Infernizar a vida do fumante é mau método para
fazê-lo deixar de fumar. Ele é o primeiro a reconhecer os malefícios do fumo e
só não larga porque não consegue: a nicotina provoca a dependência química mais
feroz de todas as drogas.
As pessoas, conscientes do sofrimento que o cigarro
traz, ficam desesperadas para convencer familiares e amigos a abandonar o
vício. Nós, médicos, muitas vezes fazemos o mesmo com os pacientes que nos
procuram.
No caso da dependência de nicotina, esse desespero
para livrar pessoas queridas do sofrimento que o fumo lhes causará é, com
frequência, contraproducente. Cometi esse erro com meu pai, com meu irmão e com
inúmeros pacientes até conhecer mais sobre as fases que todo fumante atravessa
durante o doloroso processo que o conduz a livrar-se da nicotina.
Existem cinco fases:
1)
Fase de pré-contemplação: nela,
o fumante jura que consegue largar a hora que quiser; se não o faz
imediatamente, é porque não tem vontade. Afirma que o fumo não faz tanto mal
quanto apregoam, que sua saúde nada fica a dever à de muitos que nunca fumaram
e que o tio fumou cigarro sem filtro até os 80 anos e morreu atropelado.

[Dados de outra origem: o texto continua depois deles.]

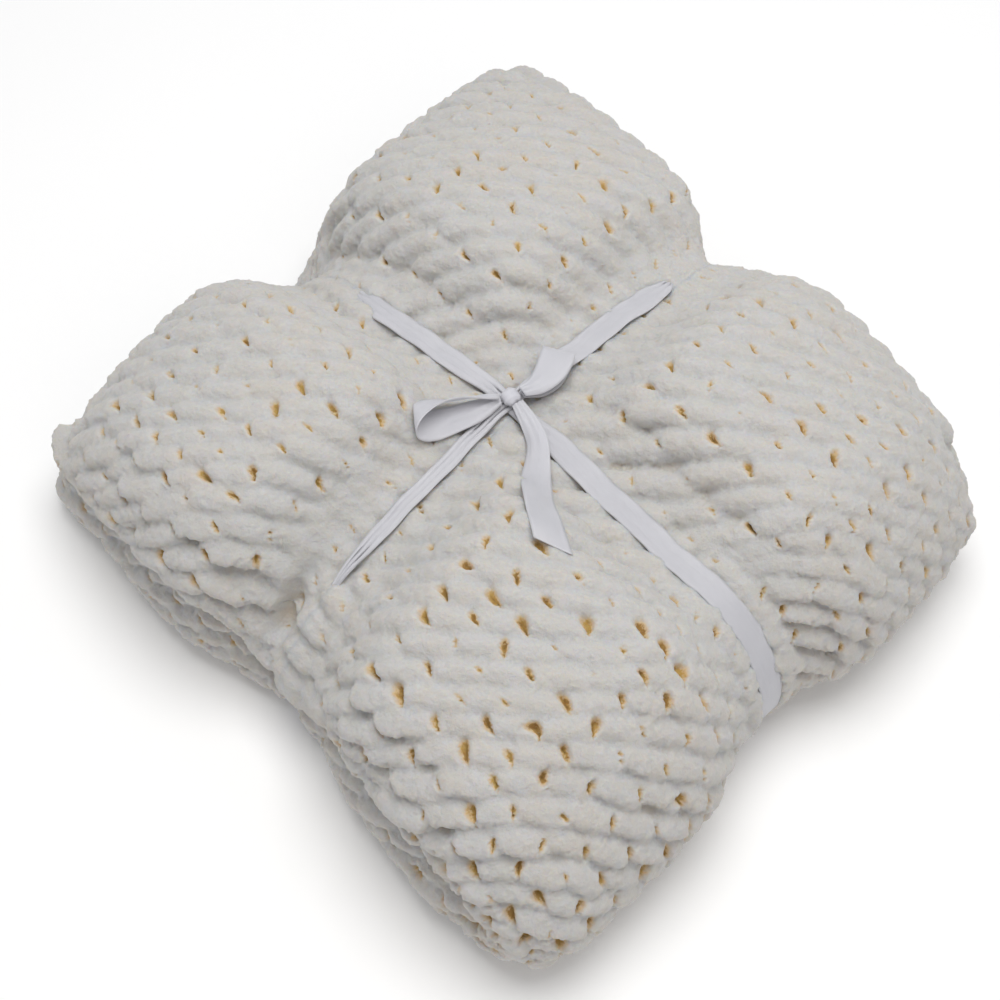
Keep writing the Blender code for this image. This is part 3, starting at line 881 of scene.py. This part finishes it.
def quarter_pieces(knit):
    """The skin cut under the ribbons, and in the crease between the plies, so that no piece is heavy."""
    mesh = knit.data
    x, y, z = (values_of(mesh.polygons, "center").astype(float) - np.array(TIE)).T
    over = z > top_height(x, y) / 2
    pieces = []
    for quarter in QUARTERS:
        halves = {"": in_quarter(quarter, x, y)}
        if quarter.sign_x < 0:
            halves = {"_over": halves[""] & over, "_under": halves[""] & ~over}
        for suffix, kept in halves.items():
            shape = bmesh.new()
            shape.from_mesh(mesh)
            shape.faces.ensure_lookup_table()
            bmesh.ops.delete(shape, geom=[shape.faces[i] for i in np.flatnonzero(~kept)], context="FACES")
            name = quarter.name + suffix
            pieces.append(new_object(name, written(shape, name)))
    bpy.data.objects.remove(knit, do_unlink=True)
    return pieces


def main():
    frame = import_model()
    make_camera()
    make_floor()
    make_lights()
    knit = make_knit(VOXEL)
    mesh = knit.data
    # The depth under the solid's surface sets the painted shade in the creases; where a tuck has drawn the
    # knit in, it counts as none.
    depth = depth_below(mesh, frame["nodes"]["blanket"].data) * (1 - tucked(points_of(mesh)))
    depth = part_lobes(mesh, deepen(mesh, depth))
    eye = open_eyes(mesh)
    slump(mesh)
    points = points_of(mesh)
    points[:, 2] = np.maximum(points[:, 2], 0.0)
    set_points(mesh, points)
    # These attributes set the painted shade in the eyes and the creases.
    put_attribute(mesh, "eye", eye)
    put_attribute(mesh, "depth", depth)
    yarn = knit_material()
    pieces = quarter_pieces(knit)
    for piece in pieces:
        clad(piece, yarn)
        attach(piece, "root")
        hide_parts("blanket")
    make_ground(yarn)
    make_ribbon()


def make_ground(material):
    """The cloth itself as one thin sheet through the middle of its folded plies."""
    ground = folded_plies("ground", GROUND_INSET, 140)
    points = eased(points_of(ground.data))
    points[:, 1] += 1.5 * CLEFT.deep * cleft_share(points, 2.5 * CLEFT.width)
    set_points(ground.data, points)
    clad(ground, material)
    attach(ground, "root")
    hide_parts("blanket")


# ---- the stage
def make_camera():
    azimuth, elevation = radians(CAMERA_AZIMUTH), radians(CAMERA_ELEVATION)
    level = cos(elevation)
    back = Vector((sin(azimuth) * level, -cos(azimuth) * level, sin(elevation)))
    lens = bpy.data.cameras.new("camera")
    lens.lens = CAMERA_LENS
    lens.sensor_width = 36.0
    camera = new_object("camera", lens)
    camera.location = TIE + CAMERA_AIM + back * CAMERA_DISTANCE
    camera.rotation_euler = back.to_track_quat("Z", "Y").to_euler()
    bpy.context.scene.camera = camera


def make_floor():
    shape = bmesh.new()
    bmesh.ops.create_grid(shape, x_segments=2, y_segments=2, size=FLOOR_HALF)
    floor = new_object("floor", written(shape, "floor"))
    settings = {"Base Color": (0.97, 0.97, 0.97, 1.0), "Roughness": 0.9}
    floor.data.materials.append(new_material("floor", settings)[0])


def make_lights():
    world = bpy.data.worlds.new("studio")
    world.use_nodes = True
    sky = world.node_tree.nodes["Background"].inputs
    sky["Color"].default_value = (0.95, 0.97, 1.0, 1.0)
    sky["Strength"].default_value = SKY
    bpy.context.scene.world = world
    bpy.context.scene.view_settings.view_transform = "Standard"
    for lamp in LAMPS:
        light = bpy.data.lights.new(lamp.name, "AREA")
        light.shape = "DISK"
        light.size = lamp.size
        light.energy = lamp.power
        light.color = lamp.colour
        holder = new_object(lamp.name, light)
        holder.location = lamp.place
        holder.rotation_euler = Vector(lamp.place).to_track_quat("Z", "Y").to_euler()


# ---- materials
def new_material(name, settings):
    """A material with its nodes and its shader, given what is the same all over the surface."""
    material = bpy.data.materials.new(name)
    material.use_nodes = True
    shader = material.node_tree.nodes["Principled BSDF"]
    for socket, value in settings.items():
        shader.inputs[socket].default_value = value
    return material, material.node_tree, shader


def add(tree, kind, inputs, out=0, **settings):
    """A new node's output; its inputs are values or other nodes' outputs."""
    node = tree.nodes.new(kind)
    for key, value in settings.items():
        setattr(node, key, value)
    for key, value in inputs.items():
        if hasattr(value, "is_output"):
            tree.links.new(value, node.inputs[key])
        else:
            node.inputs[key].default_value = value
    return node.outputs[out]


def attribute(tree, name):
    return add(tree, "ShaderNodeAttribute", {}, "Fac", attribute_name=name)


def mix(tree, share, one, two, **settings):
    return add(tree, "ShaderNodeMix", {0: share, 6: one, 7: two}, 2, data_type="RGBA", **settings)


def ramp(tree, value, low, high):
    """Smoothly from 0 to 1 between two values."""
    inputs = {"Value": value, "From Min": low, "From Max": high}
    return add(tree, "ShaderNodeMapRange", inputs, interpolation_type="SMOOTHSTEP")


def scaled(tree, value, low, high, least, most):
    """Straight from `least` to `most` between two values."""
    inputs = {"Value": value, "From Min": low, "From Max": high, "To Min": least, "To Max": most}
    return add(tree, "ShaderNodeMapRange", inputs)


def noise(tree, place, scale, detail, rough=0.5):
    inputs = {"Vector": place, "Scale": scale, "Detail": detail, "Roughness": rough}
    return add(tree, "ShaderNodeTexNoise", inputs)


def bumps(tree, *layers):
    """A normal from layers of height, strength and distance, each on top of the one before."""
    below = {}
    for height, strength, distance in layers:
        inputs = {"Height": height, "Strength": strength, "Distance": distance, **below}
        below = {"Normal": add(tree, "ShaderNodeBump", inputs)}
    return below["Normal"]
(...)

Nessa fase, a intervenção deve ser ocasional,
limitada a chamar a atenção para as vantagens da abstinência: melhora do
hálito, do fôlego, do sabor dos alimentos, etc. Talvez caiba aqui uma adaptação
do lema dos Alcoólicos Anônimos: “Se você quer fumar, o problema é seu. Se
quiser largar, posso ajudar”. Não esquecer que o dependente precisa de apoio;
condenações são ineficazes.
2)
Fase de contemplação: ele chegou à conclusão de que
precisa largar, mas hesita em marcar data para fazê-lo. No íntimo, não consegue
imaginar a vida sem a droga. Vive dominado por sentimentos de autocomiseração:
“Pobre de mim, nunca mais um cigarrinho! Nem depois do café? Nem do copo de
cerveja? E se eu engordar e ficar horrível?”.
Nesse estágio, determinação e covardia se alternam
em ciclos. Seria o momento ideal para encaminhar o fumante aos grupos de apoio,
não fossem eles tão raros entre nós.
A essa altura, se o médico quiser ajudar, é
prudente medir as palavras. O melhor é exaltar as vantagens da vida sem fumar e
discutir os métodos existentes para enfrentar a síndrome de abstinência de
nicotina, mas com cautela. A fase de contemplação não é adequada para submeter
ninguém a discursos antitabagistas nem prescrições de medicamentos ou de
adesivos de nicotina.
3)
Fase de ação: começa
quando o fumante marcou data para o último cigarro. É o momento em que ele mais
precisa da ajuda dos familiares, dos amigos e de um médico com experiência na
área, se possível. Deles, espera-se a sabedoria de oferecer apoio irrestrito à
decisão, mas deixar claro que, em caso de desistência, não agirão de forma
reprovativa. Nada desencoraja mais o fumante de tentar parar do que o medo do
fracasso.
Durante esse estágio, adesivos de nicotina ou a
bupropiona, medicamento que reduz a ansiedade provocada pela síndrome de
abstinência, podem ser muito úteis.
4)
Fase de manutenção: aqui
é importante estimular o ex-fumante a apregoar sua nova condição para os amigos.
É durante a manutenção que o ex-fumante tratado com adesivos ou bupropiona
deixa de usá-los; daí em diante é por conta dele.
A maioria dos que largaram de fumar concorda
que, depois de seis meses, o sofrimento praticamente desaparece. De fato,
grande parte das desistências acontece nesse período.
5)
Recidiva: diversos
estudos mostram que a maior parte dos fumantes só consegue ficar livre da
dependência depois de três ou quatro tentativas. Quando a pessoa volta a fumar,
é fundamental reconhecer para qual das fases anteriores regrediu. Se retornou à
fase pré-contemplativa, por exemplo, não adianta vir com ladainha para
convencê-la a largar de novo. Nada destrói mais a autoestima de alguém quanto
voltar a fumar depois de meses ou anos de abstinência.
Recriminações não lhes fazem falta. Se quisermos
ajudá-los, devemos dizer-lhes que fracassar diante da nicotina não é
humilhação. Humilhante é não reagir contra a dependência que ela provoca.